“Everyone deserves a great love story” is one of the more fitting taglines in film.
“Love, Simon,” directed by Greg Berlanti and based on the novel “Simon vs. the Homo Sapiens Agenda,” comes with great intentions. As an alternative to prestige pictures such as “Call Me By Your Name” or “Moonlight,” this film attempts to tell an LGBTQ story through the lens of a mainstream romantic comedy and succeeds with a surprisingly sweet story.
Our lead, Simon Spier (Nick Robinson), is an average teenager. He has loyal friends (Katherine Langford, Alexandra Shipp and Jorge Lendeborg, Jr.) and parents who shower him with love (Josh Duhamel and Jennifer Garner), but he’s been keeping a secret from them for the past few years: He’s gay.
When he starts receiving emails from a fellow closeted teen, known anonymously as “Blue,” he quickly falls deep in love. However, this is all put in jeopardy when classmate Martin (Logan Miller) discovers his secret and blackmails him in an attempt to get Simon to set him up with his friend, Abby (Shipp).
Between dealing with the mystery of Blue’s identity and trying to keep his world from changing with the discovery of his secret, Simon is a compelling hero. Conversely, he’s played wonderfully by Nick Robinson, who exudes a charisma without which the rest of the film wouldn’t work quite as well. Equally as good are Langford, Shipp and Lendeborg, Jr., who all carry distinct personalities that never devolve into quirks, portraying the friends we did have, or could have had, in high school.

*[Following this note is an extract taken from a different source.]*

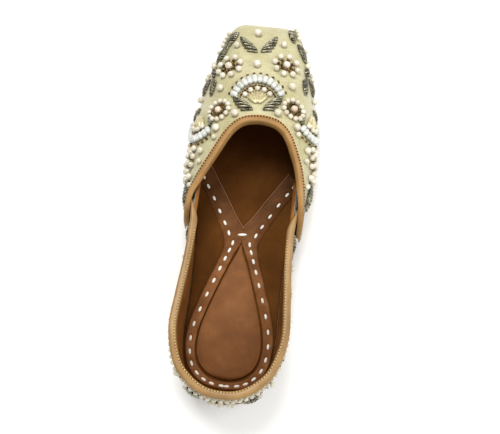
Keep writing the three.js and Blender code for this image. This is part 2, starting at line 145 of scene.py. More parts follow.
# Soft creases in the silk and the linings: a ridge where deep is above 0, a trough below it.
# x, y, z: its middle; turn: its direction in plan, in degrees from the toe; rise: its slope.
CREASES = table(
    "x y z turn rise long wide deep",
    (17, 122, 9, 40, 0.3, 5, 1.6, 0.5), (-18, 121, 9, -42, 0.3, 5, 1.6, 0.45),
    (21, 116, 12, 22, 0.2, 6, 1.8, -0.4), (-22, 115, 12, -24, 0.2, 6, 1.8, -0.4),
    (4, 117, 16, 85, 0, 13, 2.6, 0.35), (-8, 110, 19, 78, 0, 9, 3, -0.3),
    (14, 84, 29, 20, 0, 14, 3.4, -0.35), (-12, 82, 29, -25, 0, 12, 3.4, -0.3),
    (31, 62, 27, 8, 0, 12, 3, 0.35), (-30, 58, 27, -10, 0, 12, 3, 0.3),
    (37, 20, 28, 4, 0, 9, 2.4, -0.4), (-35, 14, 28, -6, 0, 9, 2.4, -0.4))
LINING_CREASES = table(
    "x y z turn rise long wide deep",
    (30, -24, 22, 12, 1.6, 9, 2.2, 0.55), (-30, -30, 21, -9, 1.3, 9, 2.4, 0.6),
    (30, -50, 22, -14, 1.1, 10, 2.6, -0.5), (-30, -58, 22, 10, 0.9, 11, 2.8, -0.5),
    (31, -78, 26, 9, 0.8, 10, 3, 0.5), (-31, -84, 26, -8, 0.7, 10, 3, 0.5),
    (20, -113, 30, 60, 1.4, 8, 2.6, -0.45), (-21, -112, 30, -60, 1.4, 8, 2.6, -0.45))


# ---- the surfaces of the part ----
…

Unfortunately, Miller’s Martin is a bit of a pantomime villain, acting somewhat like a cartoon caricature than a complex character. He’s offset by Duhamel and Garner, who provide a wallop of heart as unconditionally caring parents who can be overbearing but good-intentioned.
These performances would be nothing without a dynamite script by Isaac Aptaker and Elizabeth Berger. Chock full of one-liners and genuine humor, there’s barely a moment that doesn’t work. The script doesn’t reinvent the wheel, but it doesn’t need to because the writing is so tight, coupled with very capable direction from Berlanti, who has traditionally been best known for his television work. Without question, the film really sings during its emotional moments, which pack a significant emotional punch that feels true to the struggles of coming out. An important conversation between Simon and his parents is incredibly raw, not succumbing to over-sentimentality and instead opting to capture Simon’s internal struggle.
By the end of the film, it’s joyous. With the finale set atop a Ferris wheel, audiences of all kinds will be cheering for Simon as he finally meets Blue, effectively tying together a well-told, engaging love story.
By being content with telling a simple love story, “Love, Simon” excels.
Berlanti refuses to talk down to Simon’s predicament or make him a figure of pity. Instead, he has decided to give the LGBTQ community a rom-com of the mold that straight people have been getting for years. This serves to normalize a community that even still faces prejudice, but beyond that, the film is just straight-up entertaining.
“Love, Simon” is a welcomed surprise. It’s a tight, clever romantic comedy that’s equal parts visibility and quality. Everybody deserves a great love story, and “Love, Simon” is it.